Darryl Fett, Technical Service Representative for Baroid, said fluids subjected to these conditions must perform through a broad temperature range. Deepwater HP/HT wells present a unique set of challenges for the design of synthetics. These muds are pumped at surface temperatures of around 85°F, sent downhole into a formation that nears 300°F, then back through the annulus, exposed to near freezing temperatures at the mudline.

While the viscosity of water-based muds would stay more consistent through these temperature variances, synthetics are often the fluids of choice for these deepwater HP/HT fields. The base fluid for these muds is water in a synthetic oil emulsion, commonly called "invert emulsions." The rheology of this fluid is affected by broad temperature fluctuations, due primarily to the kinematic viscosity of the oil fraction in this fluid.

Synthetics are chosen because they offer superior lubricity and increased rate of penetration, and maximum inhibition of hydratable shales through osmotic dehydration. This osmotic effect is a function of the invert emulsion in the fluid. The water phase of the fluid is encapsulated within a semipermiable oil membrane.

This water phase has a salinity higher than that of the formation water. The osmotic effect resulting from this imbalance in salinity draws the water from the near wellbore formation through the oil membrane, dehydrating the formation and creating greater stability in the wellbore.

By promoting osmotic dehydration of the formation wall, this emulsion increases wellbore stability. This osmotic effect also dehydrates the drill cuttings. This causes the cuttings to consolidate preventing balling and sticking, and promoting easy removal.

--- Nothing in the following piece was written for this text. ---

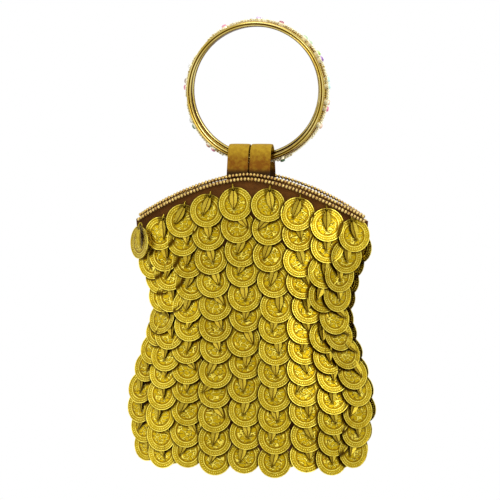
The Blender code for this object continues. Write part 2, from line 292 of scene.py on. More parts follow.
def coin_centres(row, chance, radius):
    """(length from the middle, level) of each coin of a row, as the solids have them."""
    inset = radius + COIN_EDGE_INSET
    end = arc_lengths(level_of(row, 0))[1][-1] - inset
    end = arc_lengths(level_of(row, end))[1][-1] - inset
    lengths = np.linspace(0, end, SECTION_SAMPLES)
    levels = [level_of(row, x) for x in lengths]
    distances = np.concatenate([[0], np.cumsum(np.hypot(np.diff(lengths), np.diff(levels)))])
    end = distances[-1]
    each_side = math.ceil(end / COIN_PITCH)
    lead = COIN_PITCH * each_side / end
    fade = min(row / COIN_STAGGER_ROWS, 1)
    centres = []
    for k in range(-each_side, each_side + 1):
        share = k / each_side
        distance = end * (lead * share + (1 - lead) * share**3)
        if abs(k) < each_side:
            distance += chance.uniform(-COIN_SHIFT, COIN_SHIFT)
        along = math.copysign(np.interp(abs(distance), distances, lengths), distance)
        level = level_of(row, along)
        stagger = fade * COIN_STAGGER * row_pitch(across_at(along, level)) * (k % 2)
        centres.append((along, level - stagger - chance.uniform(0, 2 * COIN_SHIFT)))
    return centres


def strayed_centres(row, seed, look):
    """A row's coin centres with their irregularities; the upper rows' middle coins drift to the left."""
    nudge = random.Random(seed + 1000)
    centres = coin_centres(row, random.Random(seed), look.diameter / 2)
    reach = centres[-1][0]
    drift = COIN_DRIFT * max(1 - row / COIN_STAGGER_ROWS, 0)
    strayed = []
    for along, level in centres:
        level += mouth_level(across_at(along + drift, level)) - mouth_level(across_at(along, level))
        share = abs(along / reach)
        level -= CORNER_SAG * share**4 * (row / (COIN_ROWS - 1)) ** 3
        along = along * COIN_SPREAD + drift * (1 - share**2) + nudge.uniform(-look.stray, look.stray)
        strayed.append((along, level + nudge.uniform(-look.stray, look.stray)))
    return strayed


def side_tilts(spots, look):
    """How far each coin leans right, which lays its left edge over its left neighbour's right edge."""
    radius = look.diameter / 2
    pairs = []
    for (here, _, _, out), (there, _, _, next_out) in zip(spots, spots[1:]):
        half = (there - here).length / 2
        bend = out.angle(next_out)
        pairs.append((look.thickness + look.side_gap + bend * max(radius - half, 0)) / (2 * half))
    return [(a + b) / 2 for a, b in zip(pairs[:1] + pairs, pairs + pairs[-1:])]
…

As the well deepens and formation temperatures rise, adjustments to the rheology must be made to allow the fluid to maintain its design characteristics at downhole conditions while providing hole cleaning and barite suspension. Because of the large variation in temperature these fluids are subjected to, the challenge lies in finding a formulation that will allow for optimum downhole performance.